Edward Hasbrouck / Antiwar.com - After months of delay, Senate Majority Leader Chuck Schumer announced on Sunday that the Senate is "likely" to vote this week on an annual defense [sic] bill which includes a provision – already approved by the House of Representatives in its version of the bill – to extend the President’s authority to order men to register with the Selective Service System for a possible military draft to include women as well.
Last month, after the Senate Armed Services Committee, meeting in closed session, approved and sent to the Senate floor a version of the Fiscal Year 2022 National Defense Authorization Act (NDAA) that would expand draft registration to young women as well as young men, a coalition of opponents of the draft called on the Senate to end the failed draft registration program entirely instead of trying to expand it.
An amendment (S.Amdt.4161) that would replace the portion of the Senate version of the NDAA expanding draft registration with the provisions of the Selective Service Repeal Act has been proposed by Senators Ron Wyden (D-OR) and Cynthia Lummis (R-WY).
But the Wyden-Lummis amendment (S.Amdt. 4161) is only one of 653 amendments to the NDAA that have been proposed in the Senate, and the Senate won’t have time to consider or vote on most of these amendments. Opponents of conscription and war should encourage Senators to support the Wyden-Lummis amendment to the FY 2022 NDAA, and continue to urge Senators and Representatives to endorse the Selective Service Repeal Act of 2021 (H.R. 2509/S. 1139). Regardless of last-minute lobbying, however, the Senate is likely to join the House this month in voting to authorize the expansion of Selective Service to women, without a vote on this proposal in either chamber of Congress except as part of overall votes to approve the entire 3,000-page "must-pass" omnibus bill in which it is included.

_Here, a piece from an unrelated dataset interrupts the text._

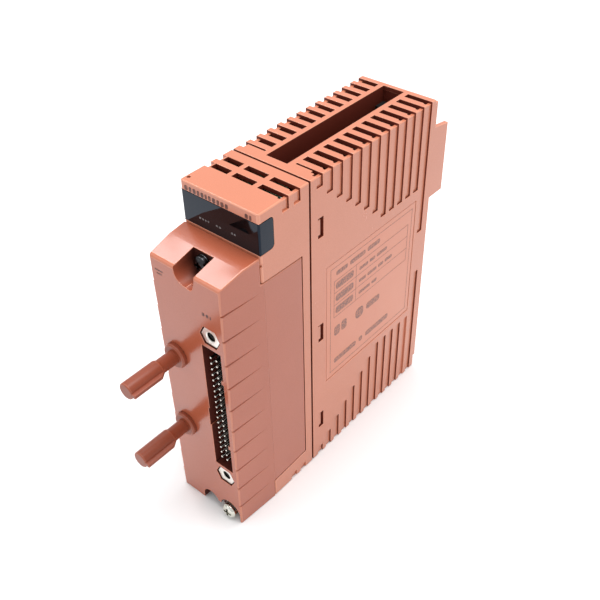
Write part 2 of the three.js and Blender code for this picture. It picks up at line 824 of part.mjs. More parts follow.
function mainBoard() {
  const board = box([BOARD_LEFT, BOARD_RIGHT], [42.8, 108.2], [6, 121]);
  const tongue = box([BOARD_LEFT, BOARD_RIGHT], [24.6, 43.8], [111.5, 121]);
  const holes = BOSSES.map(({ y, z }) => crossRod(y, z, 1.65, BOARD_LEFT - PAST, BOARD_RIGHT + PAST, 16));
  return mesh("main_board", "board", cut(join(board, tongue), ...holes));
}

function boardScrew(index) {
  const { y, z } = BOSSES[index];
  const body = join(
    crossRod(0, 0, 2.8, 0, 1.8, 16),
    crossRod(0, 0, 1.2, -6.2, 0.5, 12),
  );
  const recess = [
    box([1, 3], [-1.5, 1.5], [-0.35, 0.35]),
    box([1, 3], [-0.35, 0.35], [-1.5, 1.5]),
  ];
  return mesh(`board_screw_${index + 1}`, "bright", cut(body, ...recess), [ON_BOARD, y, z]);
}

function insulationSheet() {
  return mesh("insulation_sheet", "white", box([-14.4, -14.1], [48.5, 107.5], [21, 77]));
}

const CORE = { x: 12, y: 20, z: 18, windowY: 4, windowZ: 11, legY: 5.6 };
const TRANSFORMER_PLACE = [ON_BOARD + 9.4, 76, 60];

function transformerCore() {
  const windowMiddle = CORE.legY / 2 + CORE.windowY / 2;
  const core = cut(
    box(around(0, CORE.x / 2), around(0, CORE.y / 2), around(0, CORE.z / 2)),
    ...bothSides((side) =>
      box(around(0, 10), around(side * windowMiddle, CORE.windowY / 2), around(0, CORE.windowZ / 2)),
    ),
  );
  return mesh("transformer_core", "ferrite", core, TRANSFORMER_PLACE);
}

function transformerWinding() {
  const halfZ = CORE.windowZ / 2 - GAP;
  const winding = cut(
    box(around(0, CORE.x / 2 + 3.2), around(0, CORE.legY / 2 + CORE.windowY - GAP), around(0, halfZ)),
    box(around(0, CORE.x / 2 + GAP), around(0, CORE.legY / 2 + GAP), around(0, 20)),
  );
  return mesh("transformer_winding", "winding", winding, TRANSFORMER_PLACE);
}

const CAPACITOR_PLACES = [
  { y: 60, z: 96 },
  { y: 72, z: 96 },
  { y: 84, z: 96 },
];

function storageCapacitor(index) {
  const { y, z } = CAPACITOR_PLACES[index];
  const can = turned([
    [0, 0],
    [5, 0],
    [5, 1.6],
    [4.7, 2],
    [5, 2.4],
    [5, 14],
    [0, 14],
  ], 20);
  const piece = mesh(`storage_capacitor_${index + 1}`, "capacitor", can, [ON_BOARD, y, z]);
  piece.rotation.z = -Math.PI / 2;
  return piece;
}

function chip(name, y, z, width, height, thickness) {
  const body = box([0, thickness], around(0, width / 2), around(0, height / 2));
  const dot = crossRod(width / 2 - 1.4, height / 2 - 1.4, 0.5, thickness - 0.2, thickness + 1, 10);
  return mesh(name, "black", cut(body, dot), [ON_BOARD, y, z]);
}

const ISOLATOR_HEIGHTS = [24, 35, 46, 57];

// ---------------------------------------------------------------- backplane connector

const CONTACTS_PER_ROW = 9;
const CONTACT_HEIGHT = 104.5;
const CONTACT_ROWS = { left: -2.7, right: -0.2 };

function backplaneConnectorBody() {
  const body = box([ON_BOARD, 4.2], [97, 119.4], [91.5, 117.6]);
  const lug = box([-4.6, 1.4], [103.2, 108.2], [117, 124.2]);
  const cavity = box([-5.2, 2.3], [110, 121], [93.2, 115.9]);
  const rowHalfHeight = ((CONTACTS_PER_ROW - 1) / 2) * PIN_PITCH + 0.5;
  const slots = Object.values(CONTACT_ROWS).map((x) =>
    box(around(x, 0.42), [103, 111], around(CONTACT_HEIGHT, rowHalfHeight)),
  );
  return mesh("backplane_connector_body", "black", cut(join(body, lug), cavity, ...slots));
}

function backplaneContacts(name, x) {
  const half = PIN_SIDE / 2;
  const length = (CONTACTS_PER_ROW - 1) * PIN_PITCH;
  const strip = box(around(0, half), [103.4, 108], around(0, length / 2 + half));
  const pins = Array.from({ length: CONTACTS_PER_ROW }, (_, i) =>
    box(around(0, half), [103.4, 117.4], around(i * PIN_PITCH - length / 2, half)),
  );
  return mesh(name, "gold", join(strip, ...pins), [x, 0, CONTACT_HEIGHT]);
}

// ---------------------------------------------------------------- assembly

const housing = new THREE.Group();
housing.add(
  rearCase(),
  namePlate(),
  frontCover(),
  indicatorWindow(),
  lightShield(),
  indicatorBoard(),
  ...LAMP_PLACES.map((_, i) => statusLamp(i)),
  indicatorLinkHeader(),
  threadedInsert("threaded_insert_upper", UPPER_SCREW, COVER_FRONT + 0.3, 21.2),
  threadedInsert("threaded_insert_lower", LOWER_SCREW, FOOT_FRONT + 0.3, 25.6),
);

const electronics = new THREE.Group();
electronics.add(
  mainBoard(),
  ...BOSSES.map((_, i) => boardScrew(i)),
  insulationSheet(),
  mainLinkSocket(),
  transformerCore(),
  transformerWinding(),
  ...CAPACITOR_PLACES.map((_, i) => storageCapacitor(i)),
  chip("processor_chip", 96, 60, 15, 18, 2.4),
  chip("converter_chip", 92, 30, 12, 12, 2.2),
  ...ISOLATOR_HEIGHTS.map((z, i) => chip(`isolator_${i + 1}`, 58, z, 6.6, 8.6, 3.4)),
  backplaneConnectorBody(),
  backplaneContacts("backplane_contacts_left", CONTACT_ROWS.left),
  backplaneContacts("backplane_contacts_right", CONTACT_ROWS.right),
);

const adapter = new THREE.Group();
adapter.add(
  adapterHousing(),
  adapterBackCover(),
  adapterBoard(),
  adapterLinkPlug(),
  signalHeaderBody(),
  pinRow("signal_pins_left_row", -1, 11.4),
  pinRow("signal_pins_right_row", 1, 13.9),
  jackSocket("jack_socket_upper", HEADER_Z + JACK_OFFSET),
  jackSocket("jack_socket_lower", HEADER_Z - JACK_OFFSET),
  jackNut("jack_nut_upper", HEADER_Z + JACK_OFFSET),
  jackNut("jack_nut_lower", HEADER_Z - JACK_OFFSET),
  retainingKnob("retaining_knob_upper", KNOB_HEIGHTS.upper),
  retainingKnob("retaining_knob_lower", KNOB_HEIGHTS.lower),
  knobClip("knob_clip_upper", KNOB_HEIGHTS.upper),
  knobClip("knob_clip_lower", KNOB_HEIGHTS.lower),
  adapterScrew("adapter_screw_upper", UPPER_SCREW),
  adapterScrew("adapter_screw_lower", LOWER_SCREW),
  adapterWasher("adapter_washer_upper", UPPER_SCREW),
  adapterWasher("adapter_washer_lower", LOWER_SCREW),
  fixingScrew(),
  fixingWasher(),
);

const module = new THREE.Group();
module.add(housing, electronics, adapter);
module.position.y = -(KNOB_REACH + GUARD_REAR) / 2;

export default module;
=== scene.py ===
"""The looks of the rack module: shells with rounded edges, small parts, print, materials, light and camera.

Metres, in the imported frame: +X is the side with the name plate, +Y is the rear and +Z is up.
"""

import json
import math

import bmesh
import bpy
from mathutils import Matrix, Vector


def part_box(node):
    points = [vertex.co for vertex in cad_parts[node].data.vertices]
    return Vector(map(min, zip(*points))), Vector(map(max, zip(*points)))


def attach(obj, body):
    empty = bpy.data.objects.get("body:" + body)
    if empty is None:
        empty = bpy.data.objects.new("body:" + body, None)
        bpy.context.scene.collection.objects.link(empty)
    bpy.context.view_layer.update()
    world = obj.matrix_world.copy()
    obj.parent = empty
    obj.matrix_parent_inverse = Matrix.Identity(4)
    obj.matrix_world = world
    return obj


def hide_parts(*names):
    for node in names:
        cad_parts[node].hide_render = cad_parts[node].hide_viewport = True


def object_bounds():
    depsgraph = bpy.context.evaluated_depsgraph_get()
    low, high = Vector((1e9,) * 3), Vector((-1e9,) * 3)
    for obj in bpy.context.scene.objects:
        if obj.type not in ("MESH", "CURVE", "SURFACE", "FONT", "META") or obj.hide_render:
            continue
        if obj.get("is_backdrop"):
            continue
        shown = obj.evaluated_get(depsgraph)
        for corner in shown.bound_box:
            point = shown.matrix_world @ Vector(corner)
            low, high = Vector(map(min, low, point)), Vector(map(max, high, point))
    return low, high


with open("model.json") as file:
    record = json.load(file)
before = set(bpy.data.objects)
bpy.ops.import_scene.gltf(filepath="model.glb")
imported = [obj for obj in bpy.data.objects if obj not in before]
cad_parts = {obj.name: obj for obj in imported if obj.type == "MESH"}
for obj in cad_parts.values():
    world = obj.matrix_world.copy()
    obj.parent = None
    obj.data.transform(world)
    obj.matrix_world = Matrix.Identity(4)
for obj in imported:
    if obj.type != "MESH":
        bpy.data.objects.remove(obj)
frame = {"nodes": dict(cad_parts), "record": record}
cad_low, cad_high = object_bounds()

MM = 0.001
DEPTH_ORIGIN = 49.0  # the adapter's front face is this far in front of the frame's origin, mm
HALF_WIDTH = 16.4
HEIGHT = 130.0


def at(x, y, z):
    """A point in metres from millimetres, with y counted from the adapter's front face."""
    return Vector((x * MM, (y - DEPTH_ORIGIN) * MM, z * MM))


# ---------------------------------------------------------------- camera

CAMERA_PLACE = at(155.73, -126.13, 263.24)
CAMERA_AZIMUTH = 41.491
CAMERA_ELEVATION = 39.074
CAMERA_ROLL = -1.623
SENSOR = 36.0
IMAGE_SIDE = 600.0
FOCAL_PIXELS = 830.14
OPTICAL_AXIS = (293.35, 292.16)  # where it meets the image


def make_camera():
    azimuth, elevation, roll = map(math.radians, (CAMERA_AZIMUTH, CAMERA_ELEVATION, CAMERA_ROLL))
    back = Vector((
        math.sin(azimuth) * math.cos(elevation),
        -math.cos(azimuth) * math.cos(elevation),
        math.sin(elevation),
    ))
    right = (-back).cross(Vector((0, 0, 1))).normalized()
    up = right.cross(-back)
    turned_right = right * math.cos(roll) + up * math.sin(roll)
    turned_up = up * math.cos(roll) - right * math.sin(roll)
    data = bpy.data.cameras.new("camera")
    data.sensor_width = SENSOR
    data.lens = FOCAL_PIXELS * SENSOR / IMAGE_SIDE
    data.shift_x = (IMAGE_SIDE / 2 - OPTICAL_AXIS[0]) / IMAGE_SIDE
    data.shift_y = (OPTICAL_AXIS[1] - IMAGE_SIDE / 2) / IMAGE_SIDE
    data.clip_start = 0.01
    data.clip_end = 50
    camera = bpy.data.objects.new("camera", data)
    bpy.context.scene.collection.objects.link(camera)
    basis = Matrix((turned_right, turned_up, back)).transposed().to_4x4()
    camera.matrix_world = Matrix.Translation(CAMERA_PLACE) @ basis
    bpy.context.scene.camera = camera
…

That Congress is about to authorize the expansion of draft registration to women does not mean that it’s a fait accompli, however. Under both the House and Senate versions of the FY 2022, the authorization for the President to order women to register for a possible draft would not take effect until a year after its enactment. It’s possible that, having made their point about supposed gender equality in war, some in Congress could get cold feet or come to their senses next year, and repeal the authority for draft registration entirely before trying to follow through on implementing its expansion to women (and risking another embarrassing fiasco like the one that followed the attempt to get men to register with Selective Service in the 1980s).